Get low interest loans from pawn shops.

Many low to moderate income families are turning to pawn shops for short term loans. The locations, most of which are state regulated, will either allow the person to sell the item on an outright basis to raise the money or the customer can apply for a collateral based loan. Both of the options provide households the ability to raise cash in a short amount of time.

As with many non-traditional lenders, the interest rate that is involved here is fairly high. The rates are generally much higher than on a credit card, but lower than a typical payday lender. So pawn shops do offer struggling families another way to raise money in a short period of time for paying certain bills, but this source of financing will also have pros and cons involved.

Methods for borrowing money from a pawn shop

As noted, it is always strongly recommended that families seek all other forms of financing before contacting a pawn shop. While they can be one more way to raise some much needed cash, the costs involved to do this can be fairly high and come with risks. After all, these pawnbrokers are for profit-businesses and they to want to make money while mitigating their risk.

The first way to get money from a pawnshop is to sell them the product in question. This involves going to a center and receiving a quote for what is being sold. The trade-in value will more than likely be a small fraction of what the item is worth or what the customer paid for it. But this is the least risky option to the consumer as there will not be a loan or repayment involved. Instead they just lose possession of the goods as they are sold.

Collateral based loans are also available from most pawn shops. This will not only give the person the most value for the item they are selling but it also comes with the most risks. Borrowing money in this fashion will come with an monthly interest rate of 4% to 20%, depending on the state and the amount involved. There may also be a loan origination or transaction fee that needs to be paid.

Residents of some states, such as those that have a 4% monthly rate, can use a pawn shop to raise much needed money, and the rate can even be considered to be somewhat affordable. It compares favorable to some of the most expensive credit cards out there on the market There will also be various state regulations that can protect the borrower, as pawn shops do have rules and laws they need to follow.

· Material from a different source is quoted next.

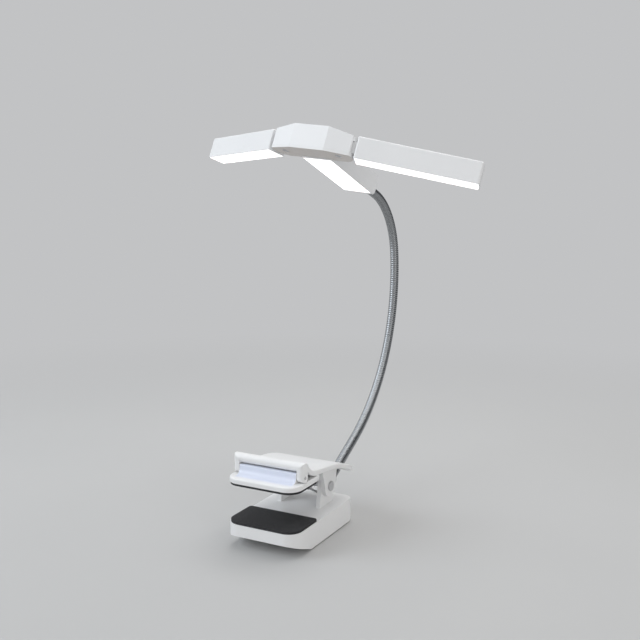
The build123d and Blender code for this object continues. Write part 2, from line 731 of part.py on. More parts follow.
with BuildPart() as hinge_screws:
    with BuildSketch(head.offset(hinge_head_sunk)):
        with Locations(*hinge_spots):
            Circle(hinge_head / 2)
    extrude(amount=hinge_head_height)
    with BuildSketch(head.offset(hinge_head_sunk + hinge_head_height)):
        with Locations(*hinge_spots):
            Circle(hinge_pin / 2)
    extrude(amount=hinge_pin_length)
hinge_screws.part.label = "hinge_screws"
export_step(hinge_screws.part, "parts/hinge_screws.step")

with BuildPart() as hub_board:
    with BuildSketch(head.offset(hub_board_low)):
        with Locations((0, hub_cavity_middle)):
            Rectangle(hub_board_width, hub_board_depth)
    extrude(amount=board_sheet)
hub_board.part.label = "hub_board"
export_step(hub_board.part, "parts/hub_board.step")

with BuildPart() as switches:
    with BuildSketch(head.offset(hub_board_top)):
        with Locations(*button_spots):
            Rectangle(switch_body, switch_body)
    extrude(amount=switch_height)
    with BuildSketch(head.offset(hub_board_top + switch_height)):
        with Locations(*button_spots):
            Circle(switch_stem / 2)
    extrude(amount=switch_stem_height)
switches.part.label = "switches"
export_step(switches.part, "parts/switches.step")

# Push buttons, held under the roof by their flanges
button_foot_low = hub_board_top + switch_height + switch_stem_height + button_travel + running_fit
flange_top = hub_roof - button_clearance
for label, spot in zip(("power_button", "colour_button"), button_spots):
    with BuildPart() as button:
        with BuildSketch(head.offset(button_foot_low)):
            with Locations(spot):
                Circle(button_foot / 2)
        extrude(amount=flange_top - button_flange_height - button_foot_low)
        with BuildSketch(head.offset(flange_top - button_flange_height)):
            with Locations(spot):
                Circle(button_flange / 2)
        extrude(amount=button_flange_height)
        with BuildSketch(head.offset(flange_top)):
            with Locations(spot):
                Circle(button_diameter / 2)
        extrude(amount=hub_height + button_proud - flange_top)
        fillet(button.faces().sort_by(up_head)[-1].edges(), button_proud / 2)
    button.part.label = label
    export_step(button.part, f"parts/{label}.step")


def light_pieces(prefix, base, width, start, end, corner, inset):
    # Diffuser and LED board of one arm, in the arm's own frame
    with BuildPart() as diffuser:
        with BuildSketch(base.offset(-lens_drop)):
            add(lens_plan(width, start, end, corner, lens_rim + lens_gap))
        extrude(amount=lens_sheet)
        with BuildSketch(base.offset(body_base)):
            with Locations((0, start + inset + lens_gap)):
                Rectangle(width - 2 * wall - 2 * lens_gap, end - start - 2 * inset - 2 * lens_gap,
                          align=(Align.CENTER, Align.MIN))
        extrude(amount=lens_plug)
    diffuser.part.label = prefix + "_diffuser"
    export_step(diffuser.part, f"parts/{prefix}_diffuser.step")
    board_length = end - start - 2 * inset - 2 * lens_gap
    led_count = int(board_length / led_pitch)
    with BuildPart() as led_board:
        with BuildSketch(base.offset(led_level - led_sheet)):
            with Locations((0, start + inset + lens_gap)):
                Rectangle(width - 2 * wall - 2 * lens_gap, board_length, align=(Align.CENTER, Align.MIN))
        extrude(amount=led_sheet)
        with BuildSketch(base.offset(led_level - led_sheet)):
            with Locations((0, (start + end) / 2)):
                with GridLocations(led_pitch, led_pitch, 1, led_count):
                    Rectangle(led_size, led_size)
        extrude(amount=-led_height)
    led_board.part.label = prefix + "_led_board"
    export_step(led_board.part, f"parts/{prefix}_led_board.step")


light_pieces("middle", head, middle_width, light_start, light_end, 0, wall)

for prefix, side, fold in (("left", -1, left_fold), ("right", 1, right_fold)):
    arm = side_plane(side, fold)
    along_arm = Axis(arm.origin, arm.y_dir)
    up_arm = Axis(arm.origin, arm.z_dir)
    with BuildPart() as arm_housing:
        with BuildSketch(arm.offset(-lens_drop)):
            with Locations((0, arm_start)):
                Rectangle(arm_width, arm_reach - arm_start, align=(Align.CENTER, Align.MIN))
        extrude(amount=arm_top + lens_drop)
        fillet(arm_housing.edges().filter_by(up_arm).group_by(along_arm)[-1], arm_far_corner)
        fillet(arm_housing.edges().filter_by(up_arm).group_by(along_arm)[0], arm_near_corner)
        fillet(arm_housing.faces().sort_by(up_arm)[-1].edges(), arm_edge)
        with BuildSketch(arm.offset(knuckle_low)):
            Circle(knuckle_radius)
            Rectangle(2 * knuckle_radius, arm_start + arm_end_wall / 2, align=(Align.CENTER, Align.MIN))
        extrude(amount=knuckle_height)
        with BuildSketch(arm.offset(knuckle_low)):
            Circle(hinge_pin / 2 + running_fit)
        extrude(amount=knuckle_height, mode=Mode.SUBTRACT)
        with BuildSketch(arm.offset(-lens_drop)):
            add(lens_plan(arm_width, arm_start, arm_reach, arm_far_corner, lens_rim))
        extrude(amount=lens_sheet, mode=Mode.SUBTRACT)
        with BuildSketch(arm.offset(body_base)):
            with Locations((0, arm_start + arm_end_wall)):
                Rectangle(arm_width - 2 * wall, arm_reach - arm_start - 2 * arm_end_wall,
                          align=(Align.CENTER, Align.MIN))
        extrude(amount=led_level - body_base, mode=Mode.SUBTRACT)
        with BuildSketch(arm.offset(led_level)):
            with Locations((0, arm_start + arm_end_wall + led_ledge)):
                Rectangle(arm_width - 2 * wall - 2 * led_ledge,
                          arm_reach - arm_start - 2 * arm_end_wall - 2 * led_ledge,
                          align=(Align.CENTER, Align.MIN))
        extrude(amount=arm_top - roof - led_level, mode=Mode.SUBTRACT)
    arm_housing.part.label = prefix + "_arm_housing"
    export_step(arm_housing.part, f"parts/{prefix}_arm_housing.step")
    light_pieces(prefix, arm, arm_width, arm_start, arm_reach, arm_far_corner, arm_end_wall)

# Lead from the charge board to the head, inside the gooseneck
lead_route = neck_line(lead_tail, middle_reach - collar_seat - light_end + wall - running_fit)
with BuildPart() as lead:
    with BuildLine():
        add(lead_route)
    with BuildSketch(Plane(origin=lead_route @ 0, z_dir=lead_route % 0)):
        Circle(lead_diameter / 2)
    sweep()
lead.part.label = "lead"
export_step(lead.part, "parts/lead.step")
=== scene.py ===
import math

import bmesh
import bpy
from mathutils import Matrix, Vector


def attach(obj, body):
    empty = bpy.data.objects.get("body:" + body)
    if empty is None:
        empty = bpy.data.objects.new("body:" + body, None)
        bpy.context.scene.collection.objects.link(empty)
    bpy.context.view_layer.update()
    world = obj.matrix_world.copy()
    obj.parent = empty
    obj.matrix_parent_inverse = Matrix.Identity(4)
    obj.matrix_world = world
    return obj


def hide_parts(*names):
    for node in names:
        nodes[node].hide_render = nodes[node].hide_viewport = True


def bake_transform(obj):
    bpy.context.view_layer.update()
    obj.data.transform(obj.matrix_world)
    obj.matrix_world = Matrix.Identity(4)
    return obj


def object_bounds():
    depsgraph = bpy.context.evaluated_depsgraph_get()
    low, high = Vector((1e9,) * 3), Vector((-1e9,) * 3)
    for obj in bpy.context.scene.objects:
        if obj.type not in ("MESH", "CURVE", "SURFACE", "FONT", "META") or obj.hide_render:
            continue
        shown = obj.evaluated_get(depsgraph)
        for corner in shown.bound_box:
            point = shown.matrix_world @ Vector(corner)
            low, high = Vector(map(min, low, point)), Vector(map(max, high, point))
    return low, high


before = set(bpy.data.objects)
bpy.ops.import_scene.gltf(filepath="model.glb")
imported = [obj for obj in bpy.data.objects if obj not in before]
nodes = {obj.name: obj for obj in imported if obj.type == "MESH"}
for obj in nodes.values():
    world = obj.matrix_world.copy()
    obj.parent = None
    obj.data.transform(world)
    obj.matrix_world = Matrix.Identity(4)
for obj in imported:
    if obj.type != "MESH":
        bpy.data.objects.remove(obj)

cadLow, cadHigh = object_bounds()
print("frame loaded,", len(nodes), "nodes")


# small helpers for shader trees
def addNode(tree, kind, **settings):
    node = tree.nodes.new("ShaderNode" + kind)
    for name, value in settings.items():
        setattr(node, name, value)
    return node


def feed(tree, socket, value):  # a number, a colour or another node's output
    if isinstance(value, bpy.types.NodeSocket):
        tree.links.new(value, socket)
    else:
        socket.default_value = value


def calc(tree, operation, a, b=0.5, clamp=False):
    node = addNode(tree, "Math", operation=operation, use_clamp=clamp)
    feed(tree, node.inputs[0], a)
    feed(tree, node.inputs[1], b)
    return node.outputs[0]


def blendColour(tree, factor, a, b, blend="MIX"):
    node = addNode(tree, "Mix", data_type="RGBA", blend_type=blend)
    feed(tree, node.inputs[0], factor)
    feed(tree, node.inputs[6], a)
    feed(tree, node.inputs[7], b)
    return node.outputs[2]


def rescale(tree, value, low, high, newLow, newHigh):
    node = addNode(tree, "MapRange")
    feed(tree, node.inputs["Value"], value)
    for label, number in (("From Min", low), ("From Max", high), ("To Min", newLow), ("To Max", newHigh)):
        feed(tree, node.inputs[label], number)
    return node.outputs[0]


noiseSpan = (0.3, 0.7)  # nearly all values of a noise lie between these


def noiseOf(tree, vector, scale, detail=3.0, coarse=0.5):
    node = addNode(tree, "TexNoise")
    feed(tree, node.inputs["Vector"], vector)
    feed(tree, node.inputs["Scale"], scale)
    feed(tree, node.inputs["Detail"], detail)
    feed(tree, node.inputs["Roughness"], coarse)
    return node.outputs["Fac"]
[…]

When a state does allow the pawn shop to charge closer to 20% per month, this rate starts to approach payday lending levels. That is very expensive and comes with a significant amount of risk to the consumer. However it will be slightly offset by the fact that the borrower needs to put up collateral. So this means that even if the person can't make all of their payments on time, the worst case is that they will lose ownership of what they used as collateral with the pawn shop.

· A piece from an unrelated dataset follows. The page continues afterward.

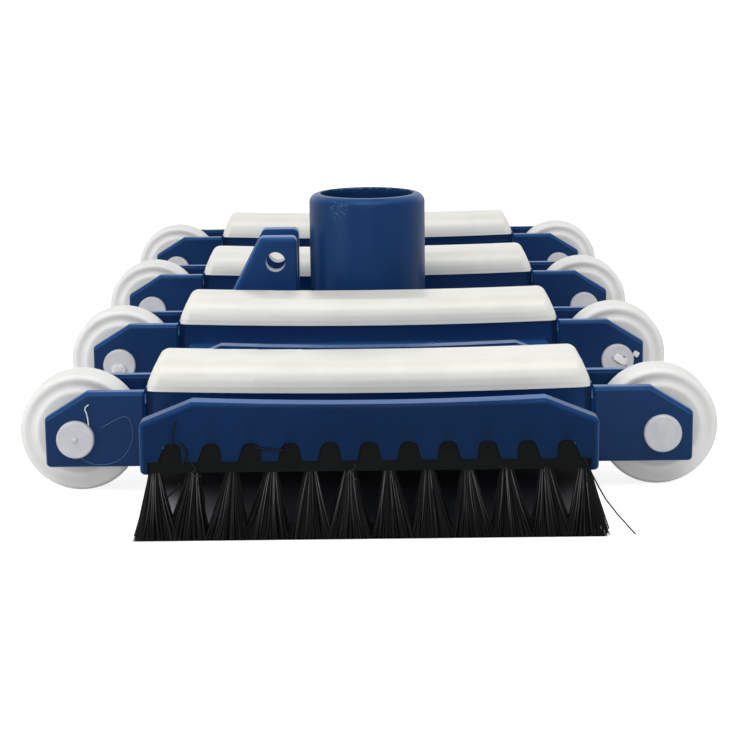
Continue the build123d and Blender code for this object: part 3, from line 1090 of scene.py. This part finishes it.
@dataclass
class BrushEnd:
    """The twelve tufts of one end, filament by filament, trimmed straight and level."""

    end: str
    count: int = 12
    filaments: int = 230
    # A few paler filaments on the front of each tuft, as painted highlight.
    glint_filaments: int = 8
    glint_arc: float = 1.5
    glint_jitter: float = 0.1
    glint_swing: float = 0.15
    glint_reach: Span = (0.98, 1.06)
    knotted: tuple[int, ...] = (0, 1, 1, 1, 5, 5, 5, 9, 10)
    knot_out: float = 2.7 * MM
    knot_lift: float = 0.3 * MM
    knot_side: Span = (-1.0 * MM, 0.6 * MM)
    knot_rise: Span = (-0.5 * MM, 0.4 * MM)
    knot_bends: int = 6
    knot_turn: float = 1.6
    knot_stride: Span = (0.35 * MM, 0.7 * MM)
    radius: float = 0.16 * MM
    glint_thinness: float = 0.8
    knot_thinness: float = 0.7
    root_reach: float = 1.2 * MM
    tip_half_width: float = 5.15 * MM
    tip_half_depth: float = 4.2 * MM
    early_flare: float = 0.85
    root_z: float = 17.4 * MM
    knot_z: float = 16.9 * MM
    tip_z: float = 0.5 * MM
    trim_play: float = 0.06 * MM
    leans: tuple[float, ...] = (-0.2, -1.9, -1.7, -1.7, -0.6, 0.0, 1.1, 0.7, 1.1, 1.5, 1.9, 0.8)
    bow: float = 0.16 * MM
    drift: float = 0.25 * MM
    stray_chance: float = 0.02
    stray: float = 3.5
    crowding: float = 0.42
    seed: int = 11

    def filament(
        self, dice: random.Random, centre: Vector, turn: float, reach: float, loose: float = 1.0
    ) -> list[Vector]:
        """One filament, from its round root in the strip to the square trimmed tip of the tuft.

        Args:
            dice: The source of chance.
            centre: The tuft's place in plan.
            turn: Its direction from the tuft's middle.
            reach: How far out in the tuft it stands, from 0 to 1.
            loose: How far it strays from its neighbours, 1 being usual.

        Returns:
            Its control points.
        """
        across, along = math.cos(turn), math.sin(turn)
        corner = 1 / max(abs(across), abs(along)) - 1
        bow_x, bow_y = (dice.gauss(0, self.bow) * loose for _ in range(2))
        drift_x, drift_y = (dice.gauss(0, self.drift) * loose for _ in range(2))
        tip_z = self.tip_z + dice.uniform(0, self.trim_play)
        tuft = min(self.count - 1, max(0, round(centre.x / TUFT_PITCH + (self.count - 1) / 2)))
        lean = self.leans[tuft] * MM
        path = []
        for share in (0.0, 0.33, 0.68, 1.0):
            grown = self.early_flare * share + (1 - self.early_flare) * share * share
            out = reach * (1 + corner * grown)
            wide = self.root_reach + (self.tip_half_width - self.root_reach) * grown
            deep = self.root_reach + (self.tip_half_depth - self.root_reach) * grown
            bent = math.sin(math.pi * share)
            x = centre.x + lean * share + across * out * wide + bow_x * bent + drift_x * share
            y = along * out * deep + bow_y * bent + drift_y * share
            y = centre.y + max(-self.tip_half_depth, min(self.tip_half_depth, y))
            path.append(Vector((x, y, self.root_z + (tip_z - self.root_z) * share)))
        return path

    def knot(self, dice: random.Random, centre: Vector, outward: float) -> list[Vector]:
        """One crumpled end of filament that sticks out at a tuft's root.

        Args:
            dice: The source of chance.
            centre: The tuft's place in plan.
            outward: The Y direction that faces away from the head, 1 or -1.

        Returns:
            Its control points.
        """
        heading = dice.uniform(0, 2 * math.pi)
        side, rise = dice.uniform(*self.knot_side), dice.uniform(*self.knot_rise)
        face_y = centre.y + outward * self.knot_out
        path = []
        for _ in range(self.knot_bends):
            out = outward * dice.uniform(0, self.knot_lift)
            path.append(Vector((centre.x + side, face_y + out, self.knot_z + rise)))
            heading += dice.uniform(-self.knot_turn, self.knot_turn)
            stride = dice.uniform(*self.knot_stride)
            side += stride * math.cos(heading)
            rise += stride * math.sin(heading)
        return path

    def build(self, palette: Palette) -> None:
        """Build and dress this end's filaments.

        Args:
            palette: The finishes.
        """
        low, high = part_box(f"bristle_tufts_{self.end}")
        middle = (low + high) / 2
        outward = math.copysign(1.0, middle.y)
        dice = random.Random(f"{self.seed} {self.end}")
        dark, glints, knots = [], [], []
        for index in range(self.count):
            step = index - (self.count - 1) / 2
            centre = Vector((middle.x + step * TUFT_PITCH, middle.y, 0))
            for _ in range(self.filaments):
                loose = self.stray if dice.random() < self.stray_chance else 1.0
                turn = dice.uniform(0, 2 * math.pi)
                dark.append(self.filament(dice, centre, turn, dice.random() ** self.crowding, loose))
            # The painted-highlight filaments, fanned across the tuft's outer face.
            middle_turn = dice.gauss(0, self.glint_swing)
            for number in range(self.glint_filaments):
                aside = (number / (self.glint_filaments - 1) - 0.5) * self.glint_arc
                aside += dice.gauss(0, self.glint_jitter)
                turn = outward * (math.pi / 2 + middle_turn + aside)
                glints.append(self.filament(dice, centre, turn, dice.uniform(*self.glint_reach)))
            knots += [self.knot(dice, centre, outward) for _ in range(self.knotted.count(index))]
        pieces = (
            strands(f"bristles_{self.end}", dark, self.radius),
            strands(f"glint_bristles_{self.end}", glints, self.radius * self.glint_thinness),
            strands(f"bristle_knots_{self.end}", knots, self.radius * self.knot_thinness),
        )
        for piece, finish in zip(pieces, ("bristle_black", "bristle_glint", "bristle_knot")):
            show(piece, palette[finish], "head")
        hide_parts(f"bristle_tufts_{self.end}")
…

While any dollar amount can be borrowed (provided the value of the collateral justifies it) most people receive a little over $100. This will be a small portion of the item’s retail value, and the pawnbroker will give details on how that amount was arrived at. All different types of goods can be pawned for a loan, including jewelry, electronics, work tools, watches, firearms, TVs, and much more.

The financing is typically short term in nature. Most pawnbrokers will allow at most 4 months to repay the funds. If that terms and conditions are not met, then they keep the item. Technically this is one of the advantages to using a shop as there will not be a long term impact to the borrower's credit rating or additional fees put into place. Instead the pawn shop just takes possession of the item that was involved in the transaction.

Regulations in the pawn shop lending industry

There are rules and regulations that protect families. Some are available at the state or county level, and others are mandated by the federal government. In addition to those, the National Pawnbrokers Association has a code of ethics in place to further regulate the industry. More information can be found at





One of the most important federal government laws in place is the Truth in Lending Act (TILA). This will very much protect people that are taking out a loan from a pawn shop. This regulation states that the pawnbroker needs to have clear terms and conditions in place for the borrower. It needs to give the costs involved, APR interest rate, any one time fees, repayment terms, and more. All of the information needs to be clear and concise as per the TILA regulation. Before applying for a collateral lawn, be sure to ask for this document and read all of the fine print very closely.

There are also state consumer protection agencies that have additional regulations on pawn shops. This will often require the business to have a license in place. Customers should ask for this before entering into any transaction. If the store says they do not have one, ask about the other regulations that may apply when borrowing money.

Or if this information around the license or state regulations is not readily available, it is always a good idea to look for other forms of financing. The fact is that using a pawn shop does come with risks, and there are many other places to turn to for low income loans.

Also, the pawnbroker needs to give every borrower a ticket for a collateral loan. Every person should be sure they get one. If it is not readily available, then back out of the transaction as there may be some type of scam going on. The pawn ticket should note the interest rate, repayment terms and schedule, and the item that was pawned to them. This piece of paper is critical to documenting the transaction.